Table of Log Odds Ratios for Each Type of ESR Change
  Number of Changes
ESR Change Type 0 1 2 3 +4
ESE Loss -1.041 -0.325 0.637 0.992 1.603
ESS Gain -1.306 0.03 1.268 1.452 2.012
ESE Gain 1.063 -0.615 -1.547 -3.537 -3.537
In the Skippy results table, positive LOR scores are shaded red to indicate association with SAVs and negative LOR scores are shaded blue to indicate association with splice-neutral polymorphisms.

Specific ESR Changes Associated with Exon Skipping

By comparing all possible ESR change types in SAVs compared to those in hSNPs and an expected distribution given the underling distribution of hexamers in the NI-ESR dataset, we identified that in addition to simple loss of ESEs and gain of ESSs, we identified a five-fold increase in the proportion of direct changes from an ESE to an ESS in SAVs compared to both the expected and hSNP distributions (X2 test, P=3.8x10-12).

ESE→ESS may therefore be a particularly strong indicator of splice-affecting changes.


How to Interpret the Exon/ESR Diagram in Skippy Results

Skippy provides a diagramatic representation of the ESR changes within the exonic ESR context.

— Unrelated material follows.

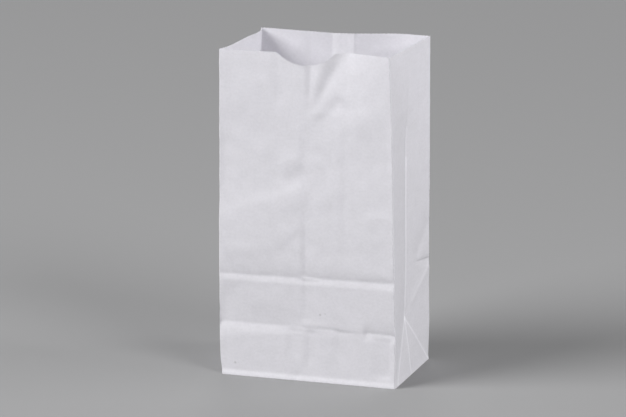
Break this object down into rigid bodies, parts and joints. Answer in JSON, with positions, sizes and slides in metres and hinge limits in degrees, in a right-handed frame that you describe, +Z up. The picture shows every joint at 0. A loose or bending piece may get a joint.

The top exon diagram represents the exon sequence with the first allele and in the bottom exon diagram, the exon sequence with the second allele. The ESR status (ESE/neutral/ESS - according to the NI set) of all overlapping hexamers within the exon is indicated by colors(green/grey/red) going from left to right in the position of the first base of the hexamer (see figure). An uncolored box represents the last 5 bases of the exon.

The region of the exon possibly affected by the variant (all 6 hexamers around the variant) is indicated by a black box. A blue box indicates the position of the variant in the exon.

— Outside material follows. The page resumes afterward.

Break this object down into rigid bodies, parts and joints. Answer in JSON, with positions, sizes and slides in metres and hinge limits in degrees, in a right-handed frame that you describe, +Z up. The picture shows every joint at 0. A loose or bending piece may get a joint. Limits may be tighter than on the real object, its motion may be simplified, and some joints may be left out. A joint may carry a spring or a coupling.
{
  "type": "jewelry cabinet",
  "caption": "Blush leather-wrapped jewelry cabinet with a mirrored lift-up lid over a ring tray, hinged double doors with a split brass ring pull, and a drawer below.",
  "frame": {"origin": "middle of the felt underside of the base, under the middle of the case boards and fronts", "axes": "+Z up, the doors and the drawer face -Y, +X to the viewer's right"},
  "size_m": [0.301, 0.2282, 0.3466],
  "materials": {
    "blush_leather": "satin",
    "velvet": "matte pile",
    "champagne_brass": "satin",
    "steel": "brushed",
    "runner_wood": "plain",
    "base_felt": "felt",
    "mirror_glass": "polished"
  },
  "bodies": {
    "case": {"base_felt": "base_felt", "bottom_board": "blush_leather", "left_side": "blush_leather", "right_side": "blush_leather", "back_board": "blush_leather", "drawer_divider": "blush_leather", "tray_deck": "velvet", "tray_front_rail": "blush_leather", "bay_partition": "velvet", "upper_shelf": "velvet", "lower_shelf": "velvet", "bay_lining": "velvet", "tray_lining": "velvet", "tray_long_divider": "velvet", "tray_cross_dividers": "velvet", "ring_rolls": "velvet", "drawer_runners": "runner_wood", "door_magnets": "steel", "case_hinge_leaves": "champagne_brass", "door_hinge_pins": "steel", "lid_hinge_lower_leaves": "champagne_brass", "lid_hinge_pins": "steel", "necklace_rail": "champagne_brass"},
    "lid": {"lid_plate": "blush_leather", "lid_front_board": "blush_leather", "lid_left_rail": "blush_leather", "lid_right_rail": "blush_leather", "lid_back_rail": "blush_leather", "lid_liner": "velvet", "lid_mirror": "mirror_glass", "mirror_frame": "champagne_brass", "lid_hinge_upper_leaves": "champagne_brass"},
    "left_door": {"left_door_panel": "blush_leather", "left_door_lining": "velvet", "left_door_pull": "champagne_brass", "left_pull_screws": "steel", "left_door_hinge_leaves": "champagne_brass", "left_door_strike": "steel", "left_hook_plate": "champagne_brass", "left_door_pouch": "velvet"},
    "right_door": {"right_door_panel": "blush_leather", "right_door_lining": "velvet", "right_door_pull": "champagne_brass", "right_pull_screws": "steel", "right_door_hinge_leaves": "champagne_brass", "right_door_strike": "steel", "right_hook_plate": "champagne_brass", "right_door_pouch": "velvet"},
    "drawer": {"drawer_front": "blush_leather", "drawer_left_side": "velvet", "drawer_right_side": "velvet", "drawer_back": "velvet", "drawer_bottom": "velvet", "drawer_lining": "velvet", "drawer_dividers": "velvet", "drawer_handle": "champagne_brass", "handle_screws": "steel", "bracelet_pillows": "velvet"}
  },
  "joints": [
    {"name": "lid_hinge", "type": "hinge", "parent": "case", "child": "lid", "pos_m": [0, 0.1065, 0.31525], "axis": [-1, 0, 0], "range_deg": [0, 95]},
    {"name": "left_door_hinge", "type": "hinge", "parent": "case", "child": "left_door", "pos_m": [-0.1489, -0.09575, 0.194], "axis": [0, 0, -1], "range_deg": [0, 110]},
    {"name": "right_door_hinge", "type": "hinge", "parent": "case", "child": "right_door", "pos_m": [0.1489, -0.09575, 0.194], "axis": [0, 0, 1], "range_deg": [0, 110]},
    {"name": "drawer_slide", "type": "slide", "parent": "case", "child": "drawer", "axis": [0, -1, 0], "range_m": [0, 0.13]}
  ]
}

For all variants located more than 5 bases from the 5' splice site, the hexamer window slides from left to right. For variants located close to the 5' splice site, the hexamer window slides from right to left with the ESR status indicated at the last base of the hexamer, rather than the first. A white empty box representing the first 5 bases of the exon will therefore be seen on the left, rather than the right of the exon.